NO ITS NOT LOL. first off i never said anything about bipedalism and it is true from a biomechancial stand point their are more effecient animals. i dont see how you could find error with that statement. your taking offense like im saying my species is faster that yours lol. this is common sense stuff.
I am not taking offense, I just think it is a dumb statement since humans ARE designed for running. Keep in mind models for top speed/speed endurance (ie gazelle w/ little muscle and long lower limb) are different from animals that need great acceleration (ie cheetah w/ decent muscle in the thighs).

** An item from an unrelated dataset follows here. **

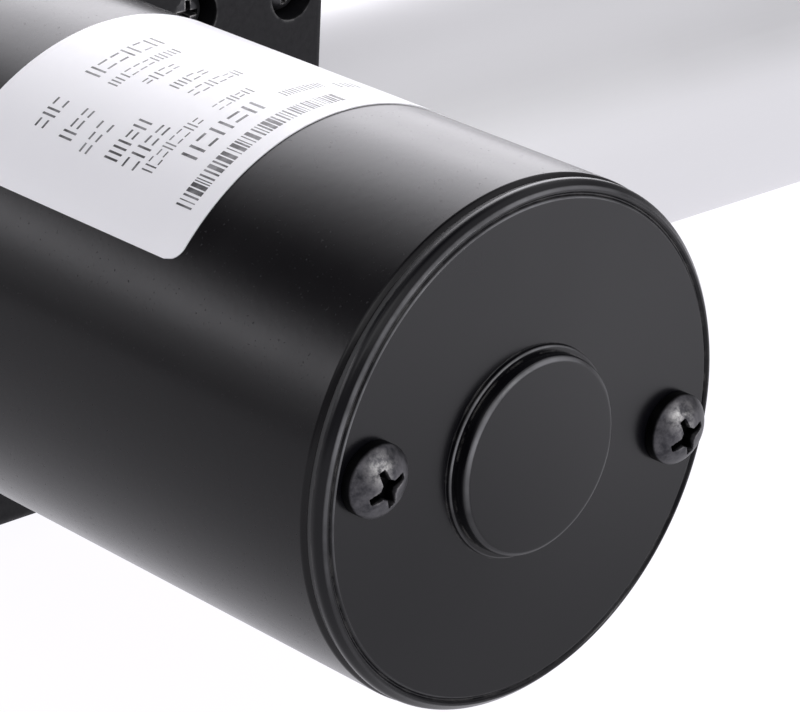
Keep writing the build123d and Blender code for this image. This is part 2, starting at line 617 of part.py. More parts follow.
def gland_step(start, end, radius, sides=0, mode=Mode.ADD):
    """A round or many-sided step of the gland, from start to end outward from the gear case"""
    with BuildSketch(across(CASE_X0 - end)) as step:
        with Locations((0, GLAND_Z)):
            if sides:
                RegularPolygon(radius, sides)
            else:
                Circle(radius)
    extrude(step.sketch, amount=end - start, mode=mode)


with BuildPart() as gland_body:
    gland_step(0, 5, 9, sides=6)
    gland_step(5, 10, GLAND_NECK)
    gland_step(-12, 0, GLAND_THREAD)
    gland_step(-12, 10, CABLE_RADIUS, mode=Mode.SUBTRACT)
save(gland_body.part, "gland_body")

with BuildPart() as gland_nut:
    gland_step(5, 11, 8.6, sides=6)
    gland_step(11, 16, 7)
    fillet(gland_nut.edges().group_by(Axis.X)[0], 2.4)
    gland_step(5, 10, GLAND_NECK, mode=Mode.SUBTRACT)
    gland_step(10, 16, CABLE_RADIUS, mode=Mode.SUBTRACT)
save(gland_nut.part, "gland_nut")

# ---------------------------------------------------------------- motor, still parts
BOSS_RADIUS, BOSS_HEIGHT = 11.3, 2.2
BOSS_COLLAR, BOSS_COLLAR_HEIGHT = 12.0, 0.6
RIM_RADIUS, RIM_BEVEL, RIM_SOFT = 29.8, 0.85, 0.35
RING_RADIUS, RING_WIDTH, RING_DEPTH = 28.35, 0.6, 0.3  # shallow ring in the face, inside the rim
GROOVE_START, GROOVE_RADIUS = 1.5, 29.0
CAN_BEVEL = 0.5
HUB_RADIUS, BUSH_RADIUS, BUSH_START, BUSH_END = 10.0, 6.5, 2.0, 11.0
SPIGOT_END = 9.0  # the cap's inner ring reaches this far into the can
BOLT_HEAD_RADIUS, BOLT_HEAD_HEIGHT, BOLT_RADIUS = 4.1, 3.0, 2.5
PLATE_START = MOTOR_LENGTH - 7.5
BRUSH_ANGLE = 90 - BOLT_TILT


def bolt_holes(depth, length, radius=BOLT_RADIUS + 0.2):
    """Cut the two motor bolts' holes, from depth behind the face towards it"""
    with BuildSketch(facing_back(depth)) as holes:
        with Locations(*MOTOR_BOLT_POINTS):
            Circle(radius)
    extrude(holes.sketch, amount=length, mode=Mode.SUBTRACT)


def front_rim(piece, radius):
    """The foremost round edge of this radius about the motor's axis"""
    return round_edges(piece, radius).sort_by(Axis.Y)[0]


with BuildPart() as motor_end_cap:
    add(on_motor(
        (-BOSS_HEIGHT, 0, 0, BOSS_RADIUS),
        (-BOSS_COLLAR_HEIGHT, 0, 0, BOSS_COLLAR),
        (0, GROOVE_START, 0, RIM_RADIUS),
        (GROOVE_START, CAN_START, 0, GROOVE_RADIUS),
        (CAN_START, SPIGOT_END, 24.5, CAN_BORE),
        (CAN_START, BUSH_END, 0, HUB_RADIUS),
    ))
    chamfer(front_rim(motor_end_cap, RIM_RADIUS), RIM_BEVEL)
    fillet(front_rim(motor_end_cap, RIM_RADIUS), RIM_SOFT)
    fillet(front_rim(motor_end_cap, BOSS_RADIUS), 0.5)
    fillet(front_rim(motor_end_cap, BOSS_COLLAR), 0.3)
    with BuildSketch(MOTOR_PROFILE):
        with BuildLine():
            ring_inner, ring_outer = RING_RADIUS - RING_WIDTH / 2, RING_RADIUS + RING_WIDTH / 2
            Polyline((0, ring_inner), (RING_DEPTH, RING_RADIUS), (0, ring_outer), close=True)
        make_face()
    revolve(axis=MOTOR_LINE, mode=Mode.SUBTRACT)
    add(on_motor((BUSH_START, BUSH_END, 0, BUSH_RADIUS)), mode=Mode.SUBTRACT)
    bolt_holes(SPIGOT_END, SPIGOT_END + 3)
save(motor_end_cap.part, "motor_end_cap")

save(on_motor((GROOVE_START, CAN_START, GROOVE_RADIUS, GROOVE_RADIUS + 0.55)), "end_cap_gasket")
save(on_motor((BUSH_START, BUSH_END, SHAFT_END + RUNNING, BUSH_RADIUS)), "rear_bush")
with BuildPart() as motor_can:
    add(on_motor((CAN_START, MOTOR_LENGTH, CAN_BORE, MOTOR_RADIUS)))
    chamfer(front_rim(motor_can, MOTOR_RADIUS), CAN_BEVEL)
save(motor_can.part, "motor_can")

bolt_length = MOTOR_LENGTH + MOTOR_BOLT_DEPTH - 1
motor_bolt = pan_head_screw(BOLT_HEAD_RADIUS, BOLT_HEAD_HEIGHT, BOLT_RADIUS, bolt_length)
recess_line = (math.cos(0.4), 0, math.sin(0.4))
motor_bolt_seats = [
    Plane(origin=(WORM_X + x, FACE_Y, MOTOR_Z + z), x_dir=recess_line, z_dir=(0, -1, 0))
    for x, z in MOTOR_BOLT_POINTS
]
save(copies(motor_bolt, motor_bolt_seats), "motor_bolts")

with BuildPart() as motor_front_plate:
    add(on_motor((PLATE_START, MOTOR_LENGTH, 5, CAN_BORE)))
    add(on_motor((PLATE_START, PLATE_START + MOTOR_BEARING_WIDTH, 0, MOTOR_BEARING_RADIUS)), mode=Mode.SUBTRACT)
    bolt_holes(MOTOR_LENGTH, MOTOR_LENGTH - PLATE_START)
save(motor_front_plate.part, "motor_front_plate")

MAGNET_SPAN, MAGNET_GAP = 124.0, 0.6
MAGNET_START, MAGNET_END = 30.0, 86.0
with BuildPart() as magnets:
    for middle in (BRUSH_ANGLE, BRUSH_ANGLE + 180):
        with BuildSketch(facing_back(MAGNET_END)):
            with BuildLine():
                outer_arc = CenterArc((0, 0), CAN_BORE, middle - MAGNET_SPAN / 2, MAGNET_SPAN)
                inner_radius = ARMATURE_RADIUS + MAGNET_GAP
                inner_arc = CenterArc((0, 0), inner_radius, middle - MAGNET_SPAN / 2, MAGNET_SPAN)
                Line(outer_arc @ 0, inner_arc @ 0)
                Line(outer_arc @ 1, inner_arc @ 1)
            make_face()
        extrude(amount=MAGNET_END - MAGNET_START)
save(magnets.part, "magnets")

BRUSH_START, BRUSH_DEPTH, BRUSH_WIDTH = 15.5, 8.0, 6.0
BRUSH_PLATE_START, BRUSH_PLATE_END = 12.0, 14.5
COMMUTATOR_RADIUS = 11.0
BRUSH_OUTER = 19.5
BOX_OUTER, BOX_WALL, BOX_END = 26.5, 1.5, 25.0
BOX_INNER = BOX_OUTER - 1


def brush_side(depth, length, x0, x1, width, mode=Mode.ADD):
    """A radial bar on both sides of the commutator, from radius x0 to x1"""
    for side in (0, 180):
        with BuildSketch(facing_back(depth, BRUSH_ANGLE + side)) as bar:
            with Locations(((x0 + x1) / 2, 0)):
                Rectangle(x1 - x0, width)
        extrude(bar.sketch, amount=length, mode=mode)


with BuildPart() as brush_plate:
    add(on_motor((BRUSH_PLATE_START, BRUSH_PLATE_END, COMMUTATOR_RADIUS + 2, CAN_BORE)))
    box_length, box_width = BOX_END - BRUSH_PLATE_END + 0.5, BRUSH_WIDTH + 2 * BOX_WALL
    brush_side(BOX_END, box_length, COMMUTATOR_RADIUS + 1.5, BOX_OUTER, box_width)
    brush_side(BRUSH_START + BRUSH_DEPTH, BRUSH_DEPTH, 0, BOX_INNER, BRUSH_WIDTH, mode=Mode.SUBTRACT)
    bolt_holes(BRUSH_PLATE_END, BRUSH_PLATE_END - BRUSH_PLATE_START)
save(brush_plate.part, "brush_plate")

with BuildPart() as brushes:
    brush_side(BRUSH_START + BRUSH_DEPTH - 0.2, BRUSH_DEPTH - 0.4, 5, BRUSH_OUTER, BRUSH_WIDTH - 0.4)
    add(on_motor((BRUSH_PLATE_START, BOX_END, 0, COMMUTATOR_RADIUS + FREE)), mode=Mode.SUBTRACT)
save(brushes.part, "brushes")

SPRING_RADIUS, SPRING_WIRE, SPRING_TURNS, SPRING_SPARE = 2.2, 0.35, 4, 0.1
spring_inset = SPRING_WIRE + SPRING_SPARE  # from the brush, and from the box, to the wire's middle
spring_room = BOX_INNER - BRUSH_OUTER - 2 * spring_inset
with BuildPart() as brush_spring:
    with BuildLine() as coil:
        Helix(pitch=spring_room / SPRING_TURNS, height=spring_room, radius=SPRING_RADIUS)
    with BuildSketch(Plane(origin=coil.line @ 0, z_dir=coil.line % 0)):
        Circle(SPRING_WIRE)
    sweep(path=coil.line, is_frenet=True)
brush_backs = [facing_back(BRUSH_START + BRUSH_DEPTH / 2, BRUSH_ANGLE + side) for side in (0, 180)]
spring_seats = [
    Plane(origin=back.origin + back.x_dir * (BRUSH_OUTER + spring_inset), x_dir=back.z_dir, z_dir=back.x_dir)
    for back in brush_backs
]
save(copies(brush_spring.part, spring_seats), "brush_springs")

# ---------------------------------------------------------------- motor, turning parts
COMMUTATOR_START, COMMUTATOR_END = 15.0, 27.0
STACK_START, STACK_END = 36.0, 80.0
END_TURN, END_TURN_INNER, END_TURN_OUTER = 7.0, 8.5, 17.8
SHAFT_RADIUS = 4.0
WORM_TURNS = 6

save(on_motor((BUSH_START + 0.5, BUSH_END + 2, 0, SHAFT_END), (BUSH_END + 2, PLATE_START, 0, SHAFT_RADIUS),
              (PLATE_START, SHAFT_LENGTH, 0, SHAFT_END)), "armature_shaft")
save(on_motor((COMMUTATOR_START, COMMUTATOR_END, SHAFT_RADIUS, 8)), "commutator_core")

with BuildPart() as commutator_bars:
    add(on_motor((COMMUTATOR_START, COMMUTATOR_END, 8, COMMUTATOR_RADIUS)))
    with BuildSketch(facing_back(COMMUTATOR_END + 1)):
        with PolarLocations(10, SLOTS):
            Rectangle(6, 0.6)
    extrude(amount=COMMUTATOR_END - COMMUTATOR_START + 2, mode=Mode.SUBTRACT)
save(commutator_bars.part, "commutator_bars")

with BuildPart() as laminations:
    add(on_motor((STACK_START, STACK_END, SHAFT_RADIUS, ARMATURE_RADIUS)))
    with BuildSketch(facing_back(STACK_END)):
        with PolarLocations(13.75, SLOTS):
            Rectangle(8.5, 3.4)
        with PolarLocations(19, SLOTS):
            Rectangle(4, 1.6)
    extrude(amount=STACK_END - STACK_START, mode=Mode.SUBTRACT)
save(laminations.part, "laminations")

with BuildPart() as windings:
    for start in (STACK_START - END_TURN, STACK_END):
        add(on_motor((start, start + END_TURN, END_TURN_INNER, END_TURN_OUTER)))
    fillet(round_edges(windings, END_TURN_OUTER), 1.8)
    with BuildSketch(facing_back(STACK_END + 1)):
        with PolarLocations(13.2, SLOTS):
            Rectangle(6.6, 3.0)
    extrude(amount=STACK_END - STACK_START + 2)
save(windings.part, "windings")

WORM_TIP, WORM_ROOT = WORM_PITCH_RADIUS + 1.2, WORM_PITCH_RADIUS - 1.5
worm_start = Plane(origin=(WORM_X, -WORM_TURNS / 2 * WORM_LEAD, MOTOR_Z), x_dir=(0, 0, -1), z_dir=(0, 1, 0))
crest_width = TOOTH_THICKNESS - 2 * (WORM_TIP - WORM_PITCH_RADIUS) * PRESSURE
flank_width = (WORM_TIP - WORM_ROOT) * PRESSURE
with BuildPart() as worm:
    add(thread_run(worm_start, WORM_ROOT, WORM_TIP, crest_width / WORM_LEAD, flank_width / WORM_LEAD,
                   WORM_LEAD, WORM_TURNS))
    add(on_motor((MOTOR_LENGTH, SHAFT_LENGTH, 0, SHAFT_END)), mode=Mode.SUBTRACT)
save(worm.part, "worm")

rings_in, rings_out, balls = bearings(
    MOTOR_PROFILE,
    MOTOR_LINE,
    (PLATE_START, WORM_CHAMBER_END),
    MOTOR_BEARING_WIDTH,
    SHAFT_END,
    MOTOR_BEARING_RADIUS,
    MOTOR_BALL_RADIUS,
)
save(rings_in, "motor_bearing_inner_rings")
save(rings_out, "motor_bearing_outer_rings")
save(balls, "motor_bearing_balls")

# ---------------------------------------------------------------- rating label round the can
LABEL_START, LABEL_END = 29.4, 68.2
LABEL_LOW, LABEL_HIGH = 143.5, 27.0  # angles round the motor, from +X towards +Z
LABEL_THICKNESS = 0.15
with BuildPart() as rating_label:
    with BuildSketch(facing_back(LABEL_END)):
        with BuildLine():
            outer_arc = CenterArc((0, 0), MOTOR_RADIUS + LABEL_THICKNESS, LABEL_HIGH, LABEL_LOW - LABEL_HIGH)
            inner_arc = CenterArc((0, 0), MOTOR_RADIUS, LABEL_HIGH, LABEL_LOW - LABEL_HIGH)
            Line(outer_arc @ 0, inner_arc @ 0)
            Line(outer_arc @ 1, inner_arc @ 1)
        make_face()
    extrude(amount=LABEL_END - LABEL_START)
    fillet(rating_label.edges().filter_by(lambda e: e.length < 0.2), 2)
save(rating_label.part, "rating_label")
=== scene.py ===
"""Looks of the right-angle linear actuator: round pieces, label, materials, studio and camera."""

import math
import random

import bmesh
import bpy
from mathutils import Matrix, Vector


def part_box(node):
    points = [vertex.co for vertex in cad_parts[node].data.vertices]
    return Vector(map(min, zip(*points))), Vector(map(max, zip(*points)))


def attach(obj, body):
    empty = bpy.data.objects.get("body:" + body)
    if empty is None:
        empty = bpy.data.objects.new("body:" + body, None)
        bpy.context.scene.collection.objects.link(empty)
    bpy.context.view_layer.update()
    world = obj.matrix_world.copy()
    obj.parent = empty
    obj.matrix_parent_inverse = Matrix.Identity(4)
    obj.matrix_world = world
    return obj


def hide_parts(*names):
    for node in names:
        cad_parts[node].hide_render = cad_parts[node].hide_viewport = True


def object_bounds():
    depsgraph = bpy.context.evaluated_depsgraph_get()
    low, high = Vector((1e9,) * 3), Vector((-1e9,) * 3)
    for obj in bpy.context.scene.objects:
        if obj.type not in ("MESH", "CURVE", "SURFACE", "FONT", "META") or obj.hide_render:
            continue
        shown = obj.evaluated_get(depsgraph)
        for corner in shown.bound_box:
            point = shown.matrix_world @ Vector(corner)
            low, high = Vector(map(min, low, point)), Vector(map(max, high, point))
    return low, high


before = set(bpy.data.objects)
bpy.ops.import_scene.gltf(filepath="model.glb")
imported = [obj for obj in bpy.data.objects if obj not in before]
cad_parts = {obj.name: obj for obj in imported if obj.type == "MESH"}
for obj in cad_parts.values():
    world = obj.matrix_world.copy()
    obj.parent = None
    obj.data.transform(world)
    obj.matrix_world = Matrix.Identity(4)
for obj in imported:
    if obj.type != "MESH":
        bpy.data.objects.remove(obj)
cad_low, cad_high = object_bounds()
MM = 0.001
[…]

here is why you are wrong, designed to run would emply that among other things designed the creation would be the most effecient, or among the most effecient, at running ie the fastest. so when you consider if humans are designed to run you must relate them to all lifeforms whom run. biomechancially (biomechancis applies to all relevant lifeforms) speaking we are not well “designed” for running in both cases of effecientcy and speed.
I am amazed that you guys are taking a thread that could have been worthwhile and having this dumbass argument. I have to ask, why do you guys get sucked into the crap James spews?
A basic overview on inhibition (simplistic, but sometimes that’s not a bad thing) –
There are some interesting bits in this if you want to get through the dry style. –
good to see you again too juggler.
Now I understand what you mean.
Humans being “not well designed for running efficiency and speed” does NOT make sprinting UN-NATURAL for humans themselves.
It puts them at competitive disadvantage among other species,and makes their “inefficient design” the starting point to…evolve!
…and humans are the best at developing new skills, of all the animmals in the world.
A rock climber climbed under a 45 degree rock ledge. He was underneath it climbing with bare hands, though he had boots on. No pick axe or anything.
Even a monkey would have a hard time trying to accomplish that.
there is no need to compare humans to other life forms. All life forms evolve independently as an adjustment to the stresses put on them. Man learned to run in order to get away from his greatest enemy…other men. He didn’t run to hunt, or catch a mate, but to run from a neanderthal. Homo sapien sapien has longer legs, and a more effecient body for running, than did neander, and that was all the evolving that needed to take place in that regard. Once most humans could outrun a neander, then that stress no longer required, or forced, further evolution.
There is actually quite a bit of evidence that homonids (who walked bipedally) were hunted and the prey of larger animals well before homo sapiens or neanderthals.
EDIT: the point being they had to run at some point, but this is way off-topic for the thread.
i was with the thinking that being in a pack (nomads, clans etc, communication, first stages of society) if a predator breached the hominids territory the last line of defense being the flight or fight mechanism, the best alternative for survival from a powerful predator would then be to run from it, so running from the predator they run from it with the pack and the slowest person out of the sprinting pack is the most likely the picked target, the faster runner up ahead has a greater chance for survival.
Then again if your split up and sprinting alone and still being the locked on target then tough cigars for that cats legacy.
I base this off of seeing cheetahs or lions catching the slowest zebra, or the slowest gazelle in the herd. There was a few instances where a few dozen are split from the herd to evade the predator while its still gaining speed trying to catch the slowest out of the pack.